Rao has served as the head of OIRA since her July 2017 confirmation. She's currently on leave from her role as director and founder of the Center for the Study of the Administrative State at George Mason University's Antonin Scalia Law School.
The American Bar Association's standing committee on judicial nominations rated Rao “well qualified” on Monday.
Still, Rao faces intense opposition from liberal advocacy groups over her previous writings. They've also criticized her lack of judicial experience.
“Neomi Rao's record of offensive statements about women, sexual assault survivors, LGBTQ people, people of color and the environment is matched only by her track record of advancing federal government policies that are deeply harmful to these same communities and interests,” said Nan Aron, who heads the Alliance for Justice.
Rao said during Tuesday's hearing that she believed her academic and practical experience—including working in all three branches of the federal government—“relates very closely to the specialized docket of the D.C. Circuit.”
Rao's writings, particularly those criticizing multicultural groups on campuses, have drawn comparisons to the undergraduate columns written by Ryan Bounds, a withdrawn nominee to the Ninth Circuit. In one article, Bounds railed against “race-focused groups” on college campuses, and accused them of fostering what he described as “race-think.” His nomination was later withdrawn after Sen. Tim Scott of South Carolina, the lone black Republican in the Senate, and others, announced their opposition to Bounds' nomination.
If confirmed, Rao would become the second Trump administration official—after Katsas—to join the D.C. Circuit.
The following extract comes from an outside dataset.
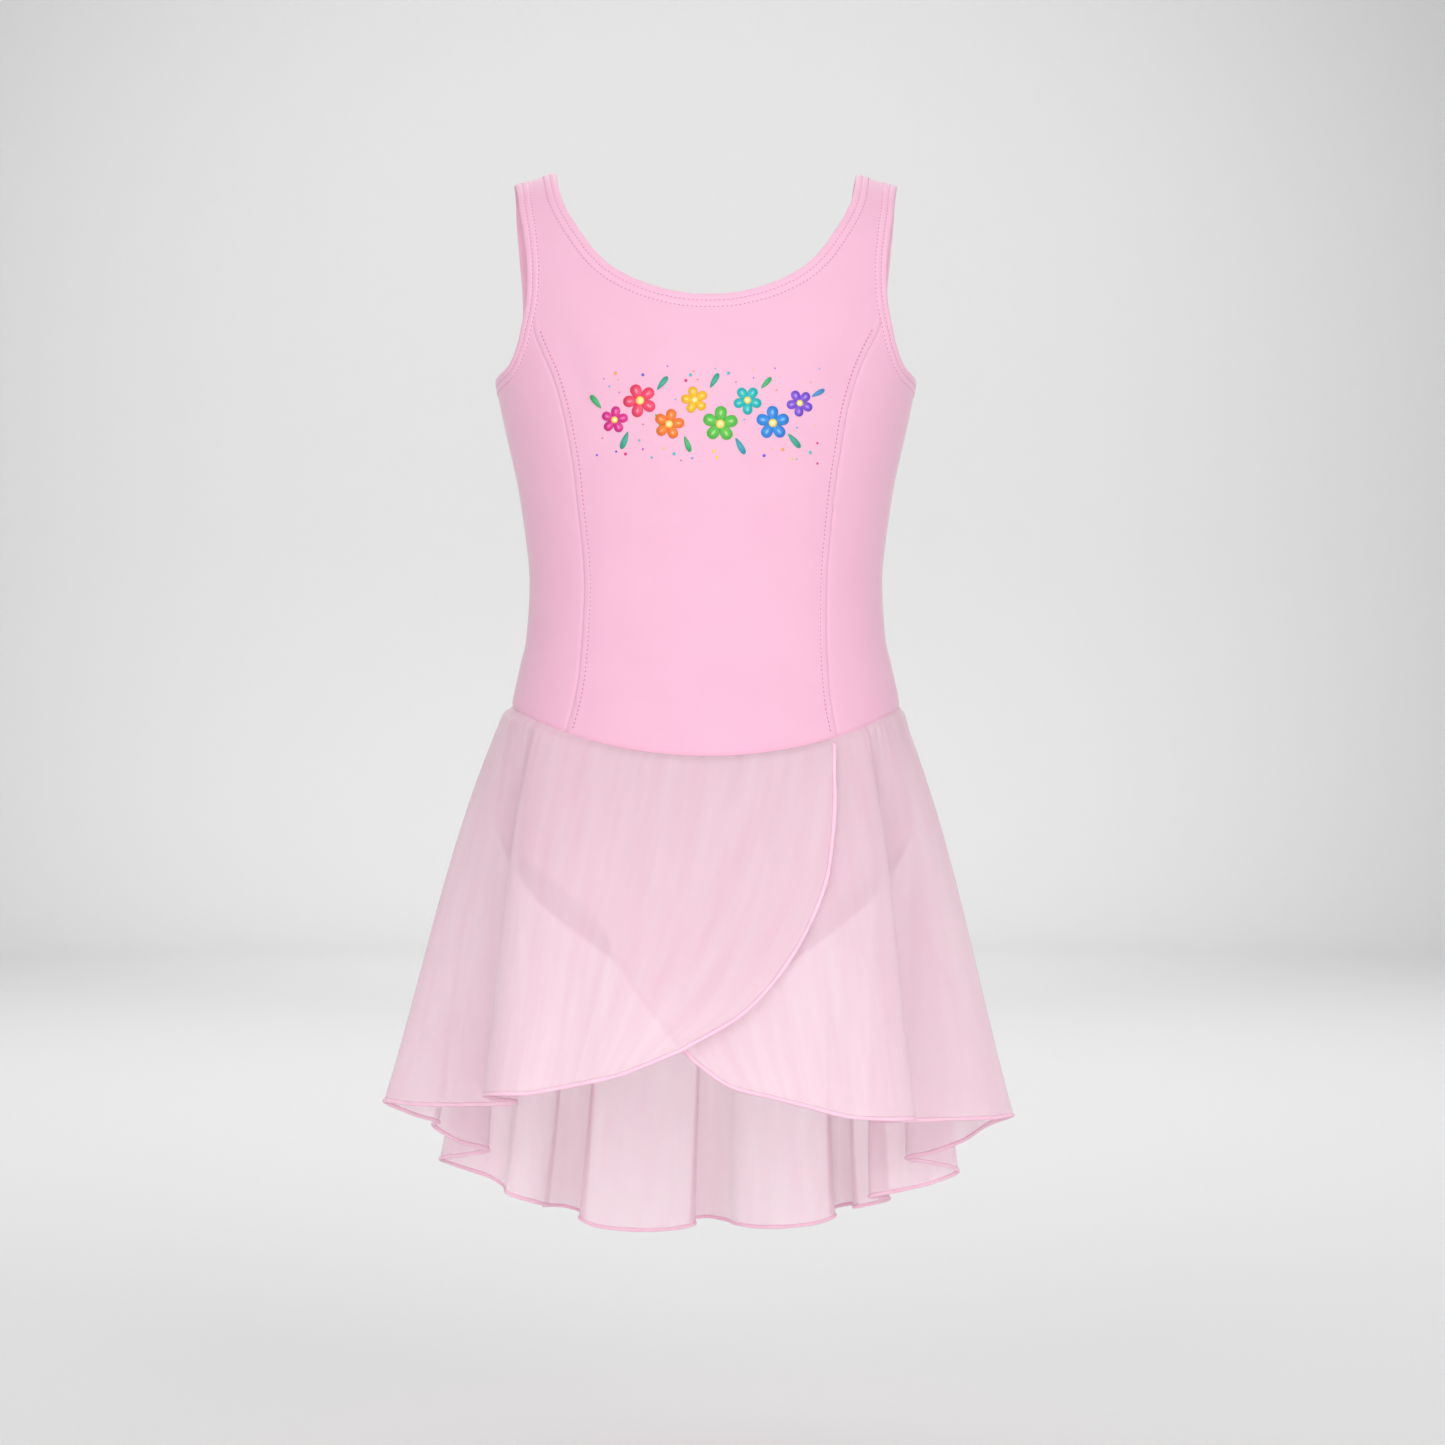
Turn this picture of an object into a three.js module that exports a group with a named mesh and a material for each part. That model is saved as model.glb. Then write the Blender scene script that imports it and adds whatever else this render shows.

She'd join a long list of former Justice Clarence Thomas clerks, including Katsas, nominated by Trump to the federal bench.
Rao clerked for Thomas from 2001 to 2002, following a clerkship with Judge J. Harvie Wilkinson III on the Fourth Circuit from 1999 to 2000. Between her clerkships, she was counsel to the Senate judiciary panel.
She also served as an associate counsel at the George W. Bush White House from 2005 to 2006. She said Tuesday her role involved overseeing legal issues for agencies and working on judicial nominations.